BeLatina pachamama netflix
Photo Credit Netflix

The tale tells of Tepulpaï’s fascination with Mother Nature and his adventures with his pet armadillo and his wise friend Naïra. They embark on a quest to find their community’s stolen treasure while defending themselves from the newly arrived colonizers and the dominion of the Incas. 

Antin revealed that the work of his anthropologist wife inspired him and he spent precious time with indigenous communities and shamans. “That’s when I really fell in love with this culture of Pachamama, how they worship the earth. They are in gratitude and in love with the earth and it’s so simple,” he says. “And I thought it’s two points of view of the same thing: Europeans coming from Spain, from Europe, from England, France also, and seeing the earth as a resource of richness and gold, and these people that just see it as something to worship.”

Antin shared in an interview to Cartoon Brew, how after he collected all the information he started to assemble the stop-motion film.”From our research trips we gathered a lot of material, including many photos from Peru, Bolivia, and Argentina. I did plenty of graphic research,” he said. “The design process started once we were settled in the French studio, Folivari. This is a movie made primarily in France. I worked together with Maria Hellemeyer, who was the person in charge of the production design. Our character designs were mostly based on pottery, specifically on pre-Columbian Andean vases that we thought were shaped like round, funny faces. That was the inspiration for Tepulpaï and his community.” 

With a complex CG/2D animated movie filled with history, it was very important to the director to create a story easy to follow up. “We also had to differentiate between the Incan world and the Pre-Incan world, so that the audience could more easily follow the story,” he revealed to the website. “Our solution was to make the Incas have square-shaped heads, because they represent an empire invested in architecture. For those characters, we used their own constructions as reference, more than their art. We wanted their heads to look like if they were temples, also to have fun with the more strict aspects of the empire. The film’s design was also partially based on Spanish Renaissance art for the conquistadors. Those characters look more realistic in terms of their features. The indigenous characters have a more synthetic rendering, like indigenous art, which was simpler in terms of shapes and details.”

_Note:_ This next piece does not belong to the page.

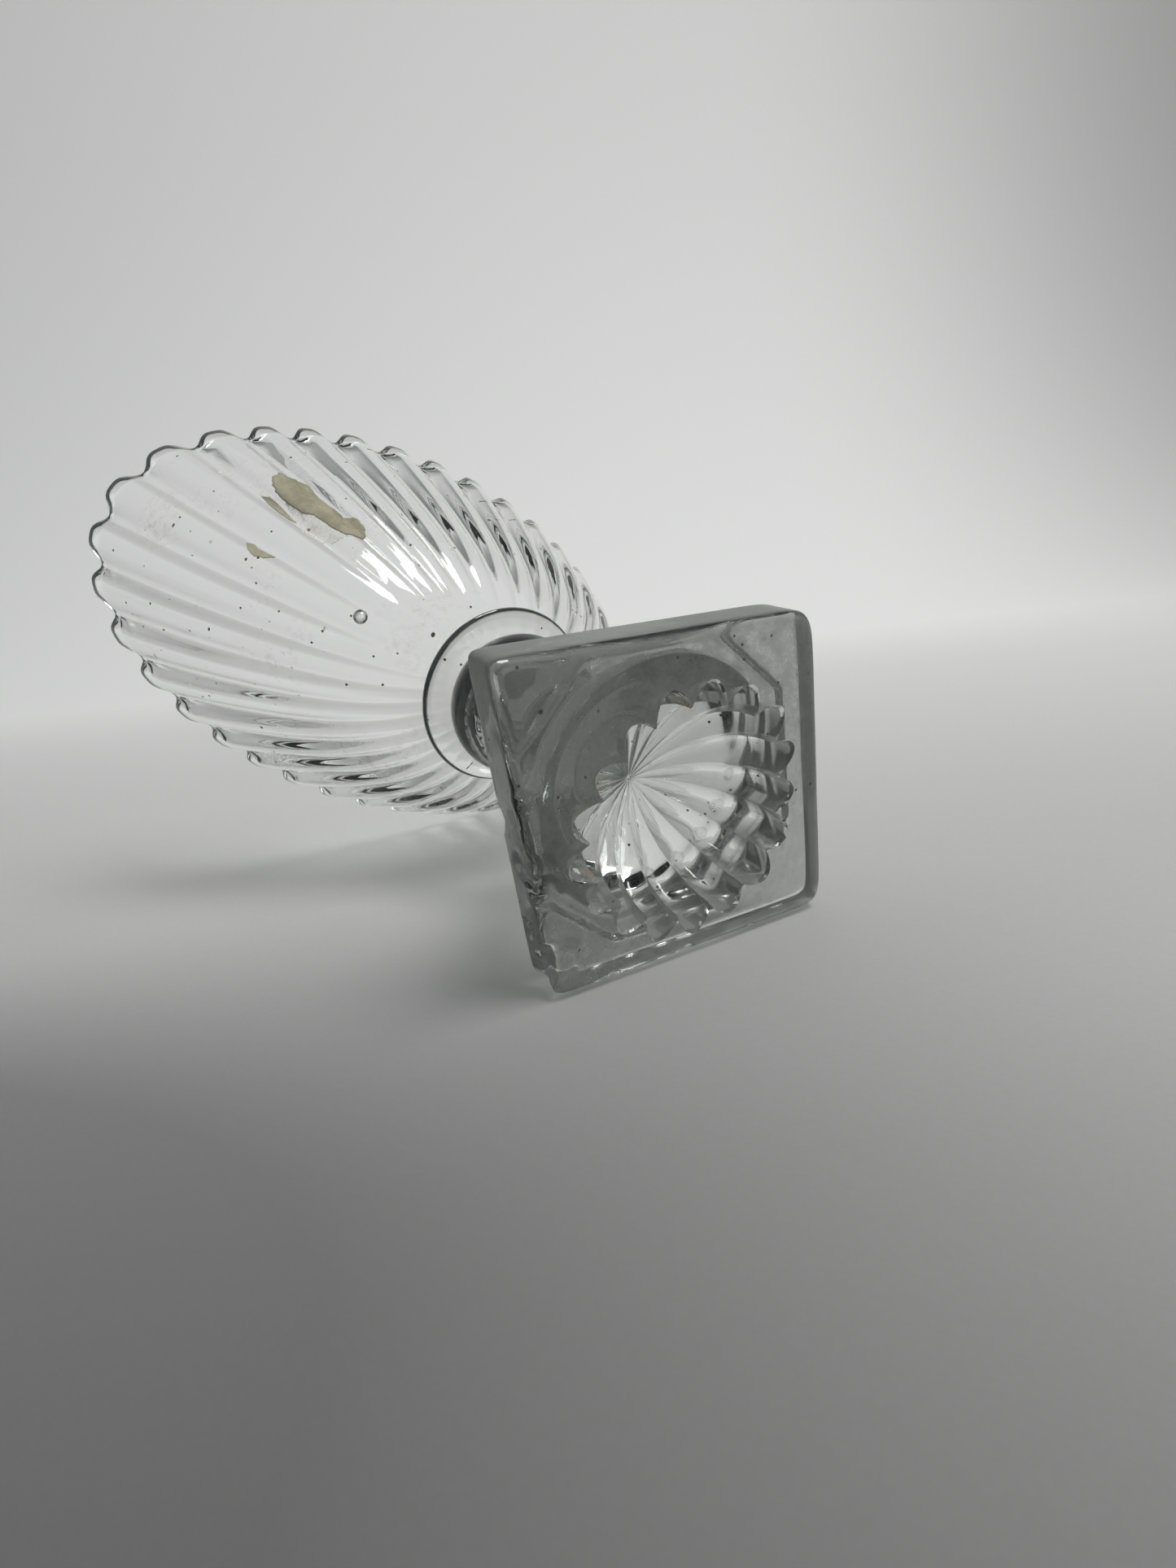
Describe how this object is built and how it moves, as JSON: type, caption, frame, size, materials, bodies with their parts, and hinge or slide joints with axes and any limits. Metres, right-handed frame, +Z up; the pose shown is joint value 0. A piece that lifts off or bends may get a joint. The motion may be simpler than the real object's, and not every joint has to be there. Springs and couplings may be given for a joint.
{
  "type": "footed glass salt cellar",
  "caption": "Oval, boat-shaped ribbed glass bowl on a collar, a knop and a lozenge foot with a fluted hollow underneath; it holds salt at the table.",
  "frame": {"origin": "middle of the foot's underside, on the surface that the salt stands on", "axes": "+Z up the stem to the bowl, X along the long diagonal of the lozenge foot, Y along its short diagonal; the bowl's long axis is turned 10.7 degrees from +X towards -Y"},
  "size_m": [0.0989, 0.061, 0.0838],
  "materials": {
    "blown_glass": "fire-polished lead glass, clear with a faint grey tint",
    "pressed_glass": "pressed lead glass, clear and greyer, scuffed on the underside",
    "aged_paper": "torn, greyed label paper"
  },
  "bodies": {
    "root": {"bowl": "blown_glass", "collar": "blown_glass", "stem_knop": "pressed_glass", "pressed_foot": "pressed_glass", "label_scrap_large": "aged_paper", "label_scrap_sliver": "aged_paper", "label_scrap_small": "aged_paper"}
  },
  "joints": []
}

BeLatina pachamama netflix
Photo Credit Netflix

A very characteristic feature of Pachamama is its vivid and striking colors. “The color was born out of something that happens in the Andes. I’m not sure if it’s because the atmosphere is very thin since we are 4,000 meters (13,000 feet) above sea level, but colors always look really vibrant. The sky is turquoise. You also see this reflected in the indigenous people’s clothing,” explains Antin. “Their attires are rich in color. When you are in Bolivia or in Peru, what you witness is an explosion of color everywhere. The color palette there is made of saturated hues that are also very harmoniously combined. That was our inspiration. We wanted to reproduce those colors. At first it was difficult to impose those colors on the team because in Europe there’s a tendency to always bring down the colors or tone them down. There were many times that people in the team thought the colors were too strong and tried to make them more subtle, but I had to fight to keep them saturated. In the end, we managed to impose that palette, and it’s one of the things that audiences notice the most about the film. Those colors are really the Latino touch. Color is part of our culture.”

The ecologically packed feature also gives a different perspective of how other communities see living creatures as equal. The director explained to Animation Magazine that “the indigenous cultures consider human beings, along with all animals and plants, to be part of the earth itself, all together like a huge living organism.” Adding that he didn’t want to make it very conceptual or too didactic. “I wanted the film to be more like a feeling, working on the emotional level more than on the intellectual. The story is very simple and that gives the opportunity to let go and get in a contemplative state, where rhythm, colors and music help to bring out positive feelings and emotions.”

The culturally rich film, premiered at the Animation Is Film Festival last October, and now is also part of the long list of movies streaming on the media-services provider, Netflix. “Since the moment I knew that Netflix was interested in the film, I was thrilled because I believe this film has to be seen and because I want this message to be carried worldwide,” Antin says. “Netflix took the film and is putting in a lot of work, dubbing it in 20 languages. It’s amazing for an independent film to have a release that size.”